Regardless of the differences in the swings of all the best players, they all look pretty much the same at the moment of truth when they are striking the ball.  And yet even at impact the great players might still look slightly different.  What looks the same, however, is what the clubface is doing.  For a straight shot it is moving down the target line, it is aimed at the target, and it is striking the back of the ball.

Now this may sound simple--perhaps even too simple--but it is the truth.  Not every top player holds the club the same way.  Not every top player keeps their left, or lead, arm straight.  In fact, not every top player does anything exactly the same as every other top player except strike the ball.  Because the results, good or bad, are all down to the strike.  

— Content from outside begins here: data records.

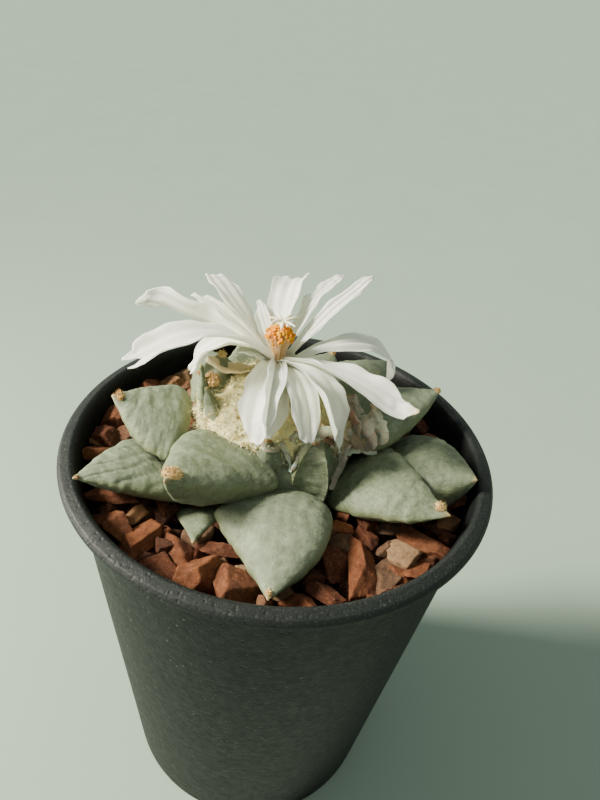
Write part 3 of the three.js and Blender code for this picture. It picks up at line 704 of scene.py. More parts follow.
def tubercle(t, material, seed):
    tip = around_crown(t["azimuth"], t["reach"], t["tip"])
    root = around_crown(t["azimuth"] + t["swing"], t["root"], t["root_height"])
    length = np.linalg.norm(tip - root)
    along = (tip - root) / length
    side = unit(np.cross([0, 0, 1], along))
    up = np.cross(along, side)
    lean = np.array(math.radians(t["lean"]))
    side, up = spun(side, along, lean), spun(up, along, lean)
    rows, sides = t["rows"], t["sides"]
    s = (1 - (1 - np.linspace(0, 1, rows)) ** 1.25)[:, None]
    angle = round_angles(sides)[None]
    angle = angle + 0.18 * np.sin(2 * angle)
    c, d = np.cos(angle), np.sin(angle)
    tip_size = 0.5 * np.sqrt(held((1 - s) / 0.035))
    left = np.maximum(t["left"] * fullness(s, t["shoulder"], t["left_taper"]), tip_size)
    right = np.maximum(t["right"] * fullness(s, t["shoulder"], t["right_taper"]), tip_size)
    rise = fullness(s, t["shoulder"], 2)
    high = np.maximum(np.where(d >= 0, t["top"], t["keel"]) * rise, tip_size)
    power = np.where(d >= 0, 0.91, t["sharp"])
    across = np.sign(c) * np.abs(c) ** power * np.where(c >= 0, left, right)
    lift = np.sign(d) * np.abs(d) ** power * high
    middle = root + along * (s * length)[..., None] - up * (t["arch"] * 4 * s * (1 - s))[..., None]
    points = middle + side * across[..., None] + up * lift[..., None]
    out = grid_normals(points, wrap=True)
    out = out * np.sign(np.sum(out * (points - middle), axis=-1, keepdims=True) + 1e-9)
    fade = held(np.sin(np.clip(s, 0.02, 1) * math.pi) * 1.6)
    local = np.stack([s * length + 0 * across, across, lift], -1)
    relief = 0.28 * noise(points / 5.5, seed)
    relief = relief + 0.19 * t["wrinkle"] * rough(local / [1.5, 3.6, 3.6], seed + 1)
    relief += 0.05 * noise(points / 0.75, seed + 2)
    upper = held(d * 2)
    if t["ripple"]:
        wave = np.sin(across * 2.6 + 1.2 * noise(local / [9, 3, 3], seed + 3) * 2)
        near_root, to_right = held(1.25 - s * 1.3) ** 1.2, np.clip(0.9 + across / 12, 0.3, 1)
        relief += t["ripple"] * wave * upper * near_root * to_right
    if t["creases"]:
        bend = across + 1.6 * noise(local / [7, 9, 9], seed + 4) + 0.08 * (s * length - 9) ** 2 / 9
        fold = np.abs((bend / 2.7) % 1 - 0.5) * 2
        relief -= 0.42 * t["creases"] * (1 - held(fold / 0.35)) ** 2 * upper
    points = points + out * (relief * fade)[..., None]
    margin = np.abs(c) ** 16 * held(s * 3) * held((1.03 - s) * 6)
    end = held((s - 0.955) / 0.04) + 0 * c
    marks = np.stack([margin, end, t["olive_and_painted_shade"] + 0 * margin], -1)
    heap = Heap()
    heap.add_closed(points, marks)
    heap.build("tubercle_" + t["name"], material, "flesh")
    return heap, tip - along * 0.7 + up * 0.25, up


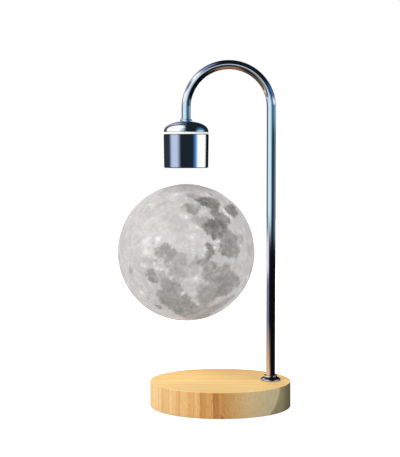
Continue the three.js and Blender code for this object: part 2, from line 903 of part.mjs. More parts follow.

That's why Bobby Jones said that during competition he focussed intensely on the strike.  He trusted his swing to take care of itself.  Bobby, like all golfers, occasionally found himself thinking about his swing.  But he had a very special teacher in Stewart Maiden to occasionally remind him of the simple truth about the game.  He told him things like, "You don't hit the ball with your backswing, laddie."

After being distracted by swing thoughts, I eventually get back to just trying to hammer an imaginary nail right into the back of the ball at the equator, straight down my target line.  When I do my ball-striking instantly improves.  My shots are much straighter.  The ball flight is more piercing.  And I have far fewer fat or thin shots.  This works just as well for chipping and putting.  It's a thought that I've seen work like a charm for others as well.  You just hammer the nail.

Why don't I hammer the nail all the time?  Because It's probably too simple, and because I'm obviously not the sharpest knife in the proverbial drawer.  I eventually get distracted and start thinking about my shoulder turn, or whether I'm bracing my right knee, or whether I'm taking a big enough backswing...  It's not very smart.  But then, no one ever accused me of being smart.